_SHORT TASK_.
Work through the listing below and count the lines that hold "before". Answer with the number alone.

====== RECORDS FOR THIS EXERCISE ======

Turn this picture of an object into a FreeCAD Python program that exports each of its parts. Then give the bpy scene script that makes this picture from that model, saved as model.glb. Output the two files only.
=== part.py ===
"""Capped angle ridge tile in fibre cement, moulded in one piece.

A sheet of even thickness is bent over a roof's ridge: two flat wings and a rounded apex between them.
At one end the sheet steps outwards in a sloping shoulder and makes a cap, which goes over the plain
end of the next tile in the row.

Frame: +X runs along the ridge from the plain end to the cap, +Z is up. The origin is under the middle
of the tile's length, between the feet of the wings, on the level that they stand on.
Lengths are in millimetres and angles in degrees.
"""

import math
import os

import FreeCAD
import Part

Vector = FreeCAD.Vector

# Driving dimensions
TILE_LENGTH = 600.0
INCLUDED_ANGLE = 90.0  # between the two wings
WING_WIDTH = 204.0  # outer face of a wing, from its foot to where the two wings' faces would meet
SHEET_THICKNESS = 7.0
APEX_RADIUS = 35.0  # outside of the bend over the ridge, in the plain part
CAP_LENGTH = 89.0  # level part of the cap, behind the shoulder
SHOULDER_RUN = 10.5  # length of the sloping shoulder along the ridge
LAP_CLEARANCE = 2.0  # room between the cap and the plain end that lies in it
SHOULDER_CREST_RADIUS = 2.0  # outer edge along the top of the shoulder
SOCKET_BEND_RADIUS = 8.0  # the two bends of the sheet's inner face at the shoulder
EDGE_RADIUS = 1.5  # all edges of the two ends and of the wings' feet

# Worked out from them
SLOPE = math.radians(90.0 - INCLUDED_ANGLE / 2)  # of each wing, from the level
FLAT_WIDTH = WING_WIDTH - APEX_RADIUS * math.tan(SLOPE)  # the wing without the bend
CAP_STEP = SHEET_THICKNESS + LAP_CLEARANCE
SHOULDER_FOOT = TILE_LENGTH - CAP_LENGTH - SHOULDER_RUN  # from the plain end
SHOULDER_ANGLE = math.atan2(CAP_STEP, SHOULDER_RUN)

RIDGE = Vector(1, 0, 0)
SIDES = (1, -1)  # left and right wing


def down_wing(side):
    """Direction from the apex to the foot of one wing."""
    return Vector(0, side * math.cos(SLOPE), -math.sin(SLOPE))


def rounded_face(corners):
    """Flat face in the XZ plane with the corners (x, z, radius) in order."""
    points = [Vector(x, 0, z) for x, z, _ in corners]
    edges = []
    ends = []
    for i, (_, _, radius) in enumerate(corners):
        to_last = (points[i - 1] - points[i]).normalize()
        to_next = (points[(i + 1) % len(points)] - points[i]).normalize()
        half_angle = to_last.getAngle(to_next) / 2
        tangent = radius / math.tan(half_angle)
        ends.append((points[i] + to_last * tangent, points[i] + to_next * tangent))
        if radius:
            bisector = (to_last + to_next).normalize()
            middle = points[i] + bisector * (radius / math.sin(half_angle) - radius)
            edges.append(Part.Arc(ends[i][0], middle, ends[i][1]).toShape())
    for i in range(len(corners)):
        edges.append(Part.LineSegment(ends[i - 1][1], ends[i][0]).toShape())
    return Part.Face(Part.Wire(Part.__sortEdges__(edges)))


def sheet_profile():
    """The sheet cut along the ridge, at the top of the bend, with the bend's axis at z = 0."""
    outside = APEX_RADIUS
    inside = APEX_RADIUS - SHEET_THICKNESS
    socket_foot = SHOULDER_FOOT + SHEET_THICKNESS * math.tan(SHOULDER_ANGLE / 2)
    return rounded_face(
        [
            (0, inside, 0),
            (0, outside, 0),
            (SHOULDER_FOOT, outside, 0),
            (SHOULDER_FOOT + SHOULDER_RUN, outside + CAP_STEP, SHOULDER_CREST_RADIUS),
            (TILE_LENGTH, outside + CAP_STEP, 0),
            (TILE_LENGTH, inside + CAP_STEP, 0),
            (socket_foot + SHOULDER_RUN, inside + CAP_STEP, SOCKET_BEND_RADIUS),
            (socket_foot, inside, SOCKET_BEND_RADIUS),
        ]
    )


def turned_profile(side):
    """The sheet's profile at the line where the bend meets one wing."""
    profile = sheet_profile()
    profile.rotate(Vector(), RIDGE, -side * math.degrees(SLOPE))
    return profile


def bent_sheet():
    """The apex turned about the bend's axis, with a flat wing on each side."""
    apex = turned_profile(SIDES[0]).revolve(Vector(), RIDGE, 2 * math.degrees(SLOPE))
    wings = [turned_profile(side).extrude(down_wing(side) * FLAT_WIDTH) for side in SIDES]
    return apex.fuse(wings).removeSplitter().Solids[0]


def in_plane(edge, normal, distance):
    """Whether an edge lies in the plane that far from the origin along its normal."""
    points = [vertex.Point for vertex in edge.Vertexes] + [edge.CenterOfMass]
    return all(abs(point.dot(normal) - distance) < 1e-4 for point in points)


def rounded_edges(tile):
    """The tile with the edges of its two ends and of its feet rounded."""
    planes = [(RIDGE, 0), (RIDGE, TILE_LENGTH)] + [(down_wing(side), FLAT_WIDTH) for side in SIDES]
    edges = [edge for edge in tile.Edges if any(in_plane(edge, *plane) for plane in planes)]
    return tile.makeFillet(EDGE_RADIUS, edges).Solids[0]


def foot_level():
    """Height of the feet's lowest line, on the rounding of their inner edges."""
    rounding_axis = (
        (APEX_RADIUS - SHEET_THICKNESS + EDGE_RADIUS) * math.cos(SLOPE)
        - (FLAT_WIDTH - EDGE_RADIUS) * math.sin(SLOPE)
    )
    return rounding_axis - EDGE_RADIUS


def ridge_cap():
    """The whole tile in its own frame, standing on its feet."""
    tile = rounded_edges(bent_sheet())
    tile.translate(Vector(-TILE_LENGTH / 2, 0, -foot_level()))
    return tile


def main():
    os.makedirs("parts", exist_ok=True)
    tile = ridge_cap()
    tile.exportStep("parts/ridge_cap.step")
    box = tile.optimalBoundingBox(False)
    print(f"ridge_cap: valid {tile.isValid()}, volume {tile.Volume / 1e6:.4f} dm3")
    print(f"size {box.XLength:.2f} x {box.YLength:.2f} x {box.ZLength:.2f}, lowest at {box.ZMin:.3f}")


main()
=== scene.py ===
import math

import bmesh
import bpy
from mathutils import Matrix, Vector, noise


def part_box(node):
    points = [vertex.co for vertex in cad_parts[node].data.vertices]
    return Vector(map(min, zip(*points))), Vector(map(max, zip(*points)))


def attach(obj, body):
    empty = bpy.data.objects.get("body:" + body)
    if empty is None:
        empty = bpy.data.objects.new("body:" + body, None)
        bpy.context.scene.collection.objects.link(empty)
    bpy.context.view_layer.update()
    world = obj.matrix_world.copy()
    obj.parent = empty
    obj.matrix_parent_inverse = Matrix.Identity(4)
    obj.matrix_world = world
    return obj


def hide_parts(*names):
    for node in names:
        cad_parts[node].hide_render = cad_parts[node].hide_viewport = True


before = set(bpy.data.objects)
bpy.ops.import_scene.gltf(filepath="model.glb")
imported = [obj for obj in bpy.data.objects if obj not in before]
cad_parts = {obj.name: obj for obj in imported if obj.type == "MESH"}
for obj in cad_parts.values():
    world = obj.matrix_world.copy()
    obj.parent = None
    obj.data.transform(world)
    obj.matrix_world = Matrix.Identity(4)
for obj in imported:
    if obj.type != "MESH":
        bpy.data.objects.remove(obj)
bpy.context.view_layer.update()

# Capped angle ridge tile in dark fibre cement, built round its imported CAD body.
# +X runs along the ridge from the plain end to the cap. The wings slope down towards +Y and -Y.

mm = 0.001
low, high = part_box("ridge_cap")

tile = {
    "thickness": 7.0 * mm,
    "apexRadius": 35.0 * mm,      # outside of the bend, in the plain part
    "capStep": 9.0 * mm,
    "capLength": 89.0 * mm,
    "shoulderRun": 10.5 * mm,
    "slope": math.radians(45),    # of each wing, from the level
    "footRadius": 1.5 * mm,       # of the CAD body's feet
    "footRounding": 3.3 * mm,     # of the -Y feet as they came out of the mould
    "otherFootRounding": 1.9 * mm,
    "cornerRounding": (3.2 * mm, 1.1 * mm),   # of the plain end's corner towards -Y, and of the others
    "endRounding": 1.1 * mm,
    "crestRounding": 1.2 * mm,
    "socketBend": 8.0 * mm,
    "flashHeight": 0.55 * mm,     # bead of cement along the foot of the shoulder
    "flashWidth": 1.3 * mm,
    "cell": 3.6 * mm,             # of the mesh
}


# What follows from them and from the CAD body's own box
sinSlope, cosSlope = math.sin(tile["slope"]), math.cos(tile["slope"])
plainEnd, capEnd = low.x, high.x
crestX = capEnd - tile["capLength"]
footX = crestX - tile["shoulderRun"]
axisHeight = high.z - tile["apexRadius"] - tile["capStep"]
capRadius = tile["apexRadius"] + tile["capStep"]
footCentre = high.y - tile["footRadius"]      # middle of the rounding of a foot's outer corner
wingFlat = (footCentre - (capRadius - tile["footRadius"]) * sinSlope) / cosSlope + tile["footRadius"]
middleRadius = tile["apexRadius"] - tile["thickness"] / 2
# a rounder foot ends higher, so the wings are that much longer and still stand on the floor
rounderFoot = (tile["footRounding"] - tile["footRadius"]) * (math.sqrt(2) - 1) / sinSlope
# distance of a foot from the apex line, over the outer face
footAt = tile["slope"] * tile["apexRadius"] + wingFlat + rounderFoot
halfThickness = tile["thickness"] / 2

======
====== RECORDS FOR THIS EXERCISE ======

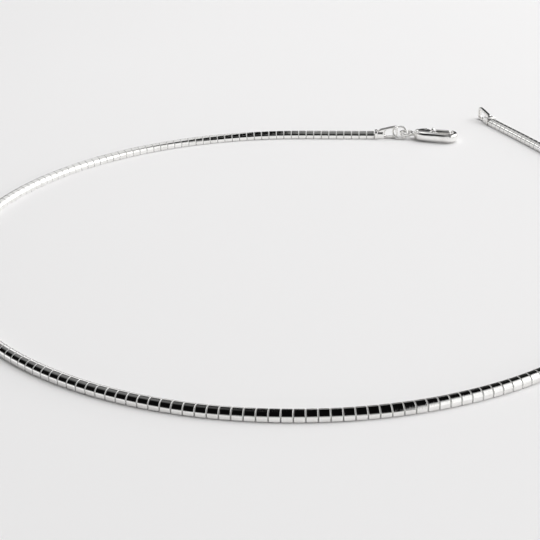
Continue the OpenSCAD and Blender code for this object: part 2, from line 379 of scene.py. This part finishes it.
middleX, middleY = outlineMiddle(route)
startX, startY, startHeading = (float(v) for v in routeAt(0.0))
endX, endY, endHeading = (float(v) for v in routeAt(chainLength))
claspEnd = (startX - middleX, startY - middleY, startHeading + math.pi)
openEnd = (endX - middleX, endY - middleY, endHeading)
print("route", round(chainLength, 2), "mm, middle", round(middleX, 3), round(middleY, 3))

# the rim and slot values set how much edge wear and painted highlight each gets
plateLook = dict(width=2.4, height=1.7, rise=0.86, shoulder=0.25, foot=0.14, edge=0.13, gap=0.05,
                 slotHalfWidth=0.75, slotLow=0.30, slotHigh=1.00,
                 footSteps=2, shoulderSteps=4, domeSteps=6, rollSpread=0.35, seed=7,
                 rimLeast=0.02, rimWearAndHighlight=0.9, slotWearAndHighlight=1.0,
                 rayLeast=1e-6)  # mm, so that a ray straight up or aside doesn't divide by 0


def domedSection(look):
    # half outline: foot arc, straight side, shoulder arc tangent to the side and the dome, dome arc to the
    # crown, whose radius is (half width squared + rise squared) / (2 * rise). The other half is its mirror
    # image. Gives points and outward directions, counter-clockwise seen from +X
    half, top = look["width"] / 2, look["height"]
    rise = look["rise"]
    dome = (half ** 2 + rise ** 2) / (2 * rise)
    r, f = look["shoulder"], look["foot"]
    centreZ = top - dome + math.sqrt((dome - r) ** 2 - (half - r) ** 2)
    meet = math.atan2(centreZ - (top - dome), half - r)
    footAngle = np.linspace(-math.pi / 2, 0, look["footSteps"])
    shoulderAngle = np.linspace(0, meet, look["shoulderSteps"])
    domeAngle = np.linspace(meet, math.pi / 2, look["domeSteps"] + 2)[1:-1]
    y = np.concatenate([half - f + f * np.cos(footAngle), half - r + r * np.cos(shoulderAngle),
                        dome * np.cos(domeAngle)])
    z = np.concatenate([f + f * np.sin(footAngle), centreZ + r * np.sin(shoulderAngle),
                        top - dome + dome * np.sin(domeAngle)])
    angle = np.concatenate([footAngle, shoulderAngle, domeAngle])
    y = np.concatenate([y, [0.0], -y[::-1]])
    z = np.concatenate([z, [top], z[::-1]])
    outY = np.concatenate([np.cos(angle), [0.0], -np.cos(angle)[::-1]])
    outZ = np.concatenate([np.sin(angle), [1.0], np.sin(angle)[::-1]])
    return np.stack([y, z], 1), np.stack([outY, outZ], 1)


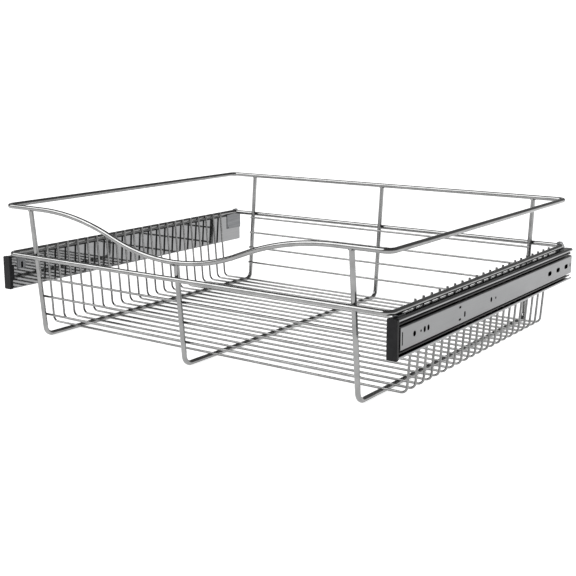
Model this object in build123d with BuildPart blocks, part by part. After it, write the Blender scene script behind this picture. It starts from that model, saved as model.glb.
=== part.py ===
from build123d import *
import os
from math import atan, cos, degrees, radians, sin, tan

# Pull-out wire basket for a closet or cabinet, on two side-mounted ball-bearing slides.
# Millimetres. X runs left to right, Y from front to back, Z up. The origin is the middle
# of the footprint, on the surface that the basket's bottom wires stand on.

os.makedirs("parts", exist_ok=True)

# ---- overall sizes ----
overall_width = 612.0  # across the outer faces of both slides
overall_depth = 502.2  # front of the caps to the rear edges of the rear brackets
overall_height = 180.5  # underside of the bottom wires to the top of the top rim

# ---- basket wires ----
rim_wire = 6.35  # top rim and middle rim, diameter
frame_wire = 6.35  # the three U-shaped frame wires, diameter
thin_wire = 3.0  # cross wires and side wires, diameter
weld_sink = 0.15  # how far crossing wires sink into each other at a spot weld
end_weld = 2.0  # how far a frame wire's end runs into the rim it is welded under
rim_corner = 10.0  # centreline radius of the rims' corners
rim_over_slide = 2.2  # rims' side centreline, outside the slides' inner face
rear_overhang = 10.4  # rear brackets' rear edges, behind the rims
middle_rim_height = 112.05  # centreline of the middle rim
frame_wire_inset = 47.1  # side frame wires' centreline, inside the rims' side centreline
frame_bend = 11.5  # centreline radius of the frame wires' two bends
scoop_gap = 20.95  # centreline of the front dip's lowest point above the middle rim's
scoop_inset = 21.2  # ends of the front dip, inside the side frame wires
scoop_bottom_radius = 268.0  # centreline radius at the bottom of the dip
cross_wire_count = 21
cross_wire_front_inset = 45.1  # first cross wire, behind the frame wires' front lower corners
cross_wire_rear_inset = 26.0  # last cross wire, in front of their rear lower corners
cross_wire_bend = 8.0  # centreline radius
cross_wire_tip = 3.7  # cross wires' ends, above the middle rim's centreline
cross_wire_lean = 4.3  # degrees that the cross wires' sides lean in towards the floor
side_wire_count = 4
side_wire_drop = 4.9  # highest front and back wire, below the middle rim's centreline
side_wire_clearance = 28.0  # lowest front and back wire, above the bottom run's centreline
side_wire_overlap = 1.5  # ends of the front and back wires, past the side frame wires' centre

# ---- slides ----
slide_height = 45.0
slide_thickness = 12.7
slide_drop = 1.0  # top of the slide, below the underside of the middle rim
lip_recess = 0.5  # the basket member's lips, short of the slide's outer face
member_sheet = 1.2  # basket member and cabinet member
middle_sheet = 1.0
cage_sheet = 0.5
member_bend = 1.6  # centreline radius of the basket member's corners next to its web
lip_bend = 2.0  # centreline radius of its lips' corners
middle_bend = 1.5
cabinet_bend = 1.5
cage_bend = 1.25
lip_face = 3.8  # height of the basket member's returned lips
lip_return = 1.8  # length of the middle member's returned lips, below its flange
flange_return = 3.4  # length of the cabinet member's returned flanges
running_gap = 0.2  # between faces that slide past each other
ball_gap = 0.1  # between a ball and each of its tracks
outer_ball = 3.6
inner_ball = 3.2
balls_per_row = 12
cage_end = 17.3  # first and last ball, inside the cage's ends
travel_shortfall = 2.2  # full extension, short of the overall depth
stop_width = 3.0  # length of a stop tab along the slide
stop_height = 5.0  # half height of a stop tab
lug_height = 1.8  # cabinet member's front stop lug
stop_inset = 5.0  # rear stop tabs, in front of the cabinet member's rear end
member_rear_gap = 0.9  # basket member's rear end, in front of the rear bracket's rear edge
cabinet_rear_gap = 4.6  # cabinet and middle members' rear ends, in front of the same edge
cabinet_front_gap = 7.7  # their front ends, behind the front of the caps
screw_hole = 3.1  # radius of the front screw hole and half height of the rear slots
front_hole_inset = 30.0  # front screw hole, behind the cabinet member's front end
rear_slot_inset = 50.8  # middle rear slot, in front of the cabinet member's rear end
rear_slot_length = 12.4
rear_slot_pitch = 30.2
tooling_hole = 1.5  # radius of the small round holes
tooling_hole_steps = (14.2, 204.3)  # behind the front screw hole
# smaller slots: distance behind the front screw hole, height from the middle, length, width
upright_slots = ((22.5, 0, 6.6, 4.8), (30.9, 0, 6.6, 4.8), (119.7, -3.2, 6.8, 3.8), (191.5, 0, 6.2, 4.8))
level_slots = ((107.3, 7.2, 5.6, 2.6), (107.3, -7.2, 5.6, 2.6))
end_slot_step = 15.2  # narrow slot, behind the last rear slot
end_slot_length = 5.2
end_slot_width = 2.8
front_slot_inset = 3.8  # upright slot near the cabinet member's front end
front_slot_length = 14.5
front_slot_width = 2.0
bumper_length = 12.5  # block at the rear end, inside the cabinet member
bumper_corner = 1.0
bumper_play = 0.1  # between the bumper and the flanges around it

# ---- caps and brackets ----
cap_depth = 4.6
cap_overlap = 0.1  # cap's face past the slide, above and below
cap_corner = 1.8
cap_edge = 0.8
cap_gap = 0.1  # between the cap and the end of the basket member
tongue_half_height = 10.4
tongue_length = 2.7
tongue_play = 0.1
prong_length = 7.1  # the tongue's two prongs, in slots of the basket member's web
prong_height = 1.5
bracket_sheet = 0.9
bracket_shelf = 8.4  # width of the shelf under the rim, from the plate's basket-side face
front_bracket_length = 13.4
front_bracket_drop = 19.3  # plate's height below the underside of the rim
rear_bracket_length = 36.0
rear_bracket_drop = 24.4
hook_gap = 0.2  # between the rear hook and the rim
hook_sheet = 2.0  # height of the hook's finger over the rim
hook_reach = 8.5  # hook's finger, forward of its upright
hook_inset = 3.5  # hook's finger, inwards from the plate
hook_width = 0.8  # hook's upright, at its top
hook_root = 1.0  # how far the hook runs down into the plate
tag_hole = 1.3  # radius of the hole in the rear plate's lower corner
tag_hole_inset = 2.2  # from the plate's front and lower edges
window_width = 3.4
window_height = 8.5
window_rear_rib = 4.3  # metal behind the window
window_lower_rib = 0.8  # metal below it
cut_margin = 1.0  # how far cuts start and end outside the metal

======
====== RECORDS FOR THIS EXERCISE ======

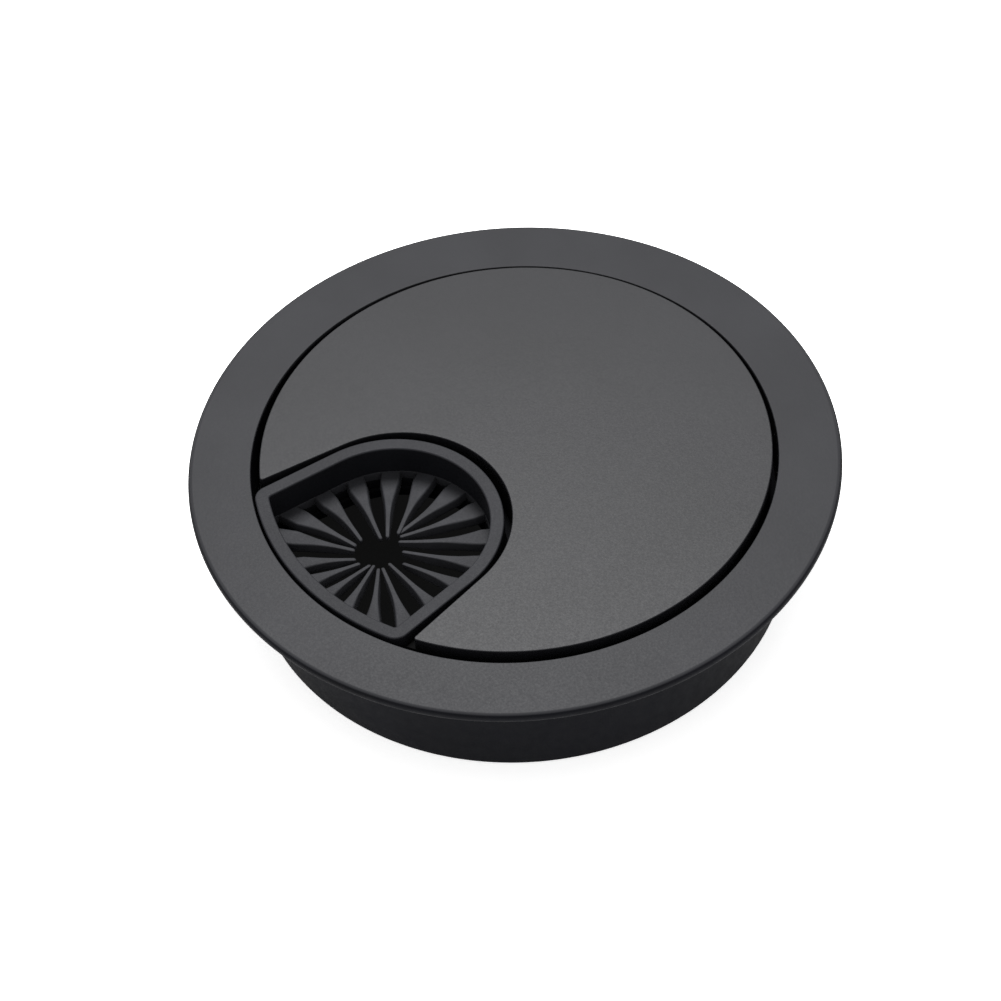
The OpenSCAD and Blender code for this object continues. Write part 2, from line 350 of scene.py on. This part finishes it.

======

_CORRECT RESPONSE_.
2